My manuscripts are mine.
When you publish something, you generally lose all control over who reads it. Anyone who's willing to shell out the money -- or anyone who has a library or a friend willing to shell out the money -- can read what you wrote. It is public. It is a matter of record. It is no longer completely yours.
Unpublished manuscripts are not like that.
You don't have some divine right to read one of my unpublished manuscripts if I don't want you to. I don't care who you are or what our relationship is -- friendly, romantic, familial, whatever. I don't have to give you a copy in any particular stage unless I want to. In these early stages, I may give you a copy to read just for fun if I'm feeling magnanimous, but I don't have to. If I ask people to read and critique my drafts, that is a fairly selfish act: it is for my benefit in improving the novel. Their potential benefit in enjoying the novel (or, hey, short story, essay, whatever) is not the main thing.
I am not obliged to care what you think of my writing.
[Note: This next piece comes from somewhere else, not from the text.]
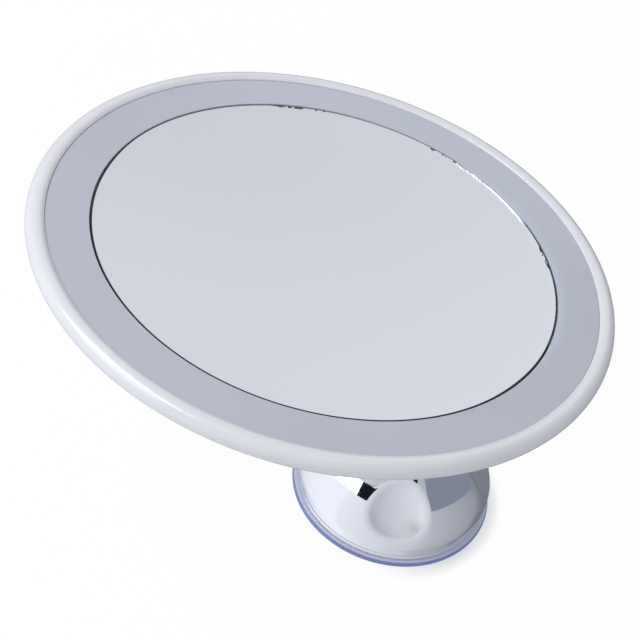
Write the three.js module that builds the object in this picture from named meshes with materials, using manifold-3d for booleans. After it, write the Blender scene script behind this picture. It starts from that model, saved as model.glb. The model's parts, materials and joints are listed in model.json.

The obvious example here is my grandmother. You all know I love my grandmother and have a very close relationship with her. But my grandmother reads biographies and Christian historical romances. Asking her for input on Thermionic Night and rewriting it to her standards would be stupid, and we both know that, because she is not my target audience. Readers "like her" will not generally be readers of my books, unless you count the great-aunts. But they'll read whatever I manage to get published no matter what it's like, so rewriting for them is also silly. (Some people write gateway speculative fiction, SF or fantasy or the like for people who thought they didn't like it before. scalzi has talked about doing this with his books, and I appreciate it. It's a good thing for someone to be doing. It is not the only thing for anyone to ever do, and it's not what I'm doing with Thermionic Night.)
There are subtler cases -- if you don't ever like aliens in SF, ever ever ever no matter what, I'm not going to ask you to alpha read a first-contact novel. But I'm amazed at how many people don't get the cases I consider obvious.
Even if I care what you think of my writing, I am not obliged to ask your opinion at any specific point in the process.
I only had four alpha readers for Thermionic Night. I am interested in the opinions of more people than that. I value the opinions of more people than that. But there is only so much data I can process at various stages in the writing of a book. Having four people who read a good deal in the relevant genre, who in some cases write and publish in it, and who have a good mix of knowledge to catch my infelicities and ignorance to catch when I'm talking past the audience, was for my benefit and the benefit of the book. I will have more than four people looking at the book in this next draft. But even if I love you, and even if I respect your opinion about books, nothing says you have to be one of them.
I am not on a humanitarian mission here. I am not providing book relief to the bookless. I am trying to write a better book. If I'm trying to be nice to you, I will bake you bread or give you a hug or something. Reading and critiquing my book is a favor you are doing me, not a favor I am doing you, and you can never, ever demand that you have to do someone a favor they don't want. I can choose to give you a copy just for the fun of it, but I don't ever have to. Writer brains sometimes function weirdly, and if it's going to interfere with a better book later to give you a draft now, I'm just not going to do it. Period.
Pitching a fit and behaving as though you have been sorely abused because you do not yet have a copy of my latest draft is not a good way to convince me that I should share unpublished work with you. In the future, if you are my agent or my editor and I'm under contract and wibbling, then yes, I have signed you on for specific rights that may include haranguing me to send you the book. Until and unless? No whining, no fit-pitching. Behave like a grown-up.
I don't feel like I should have to say that, but apparently I do.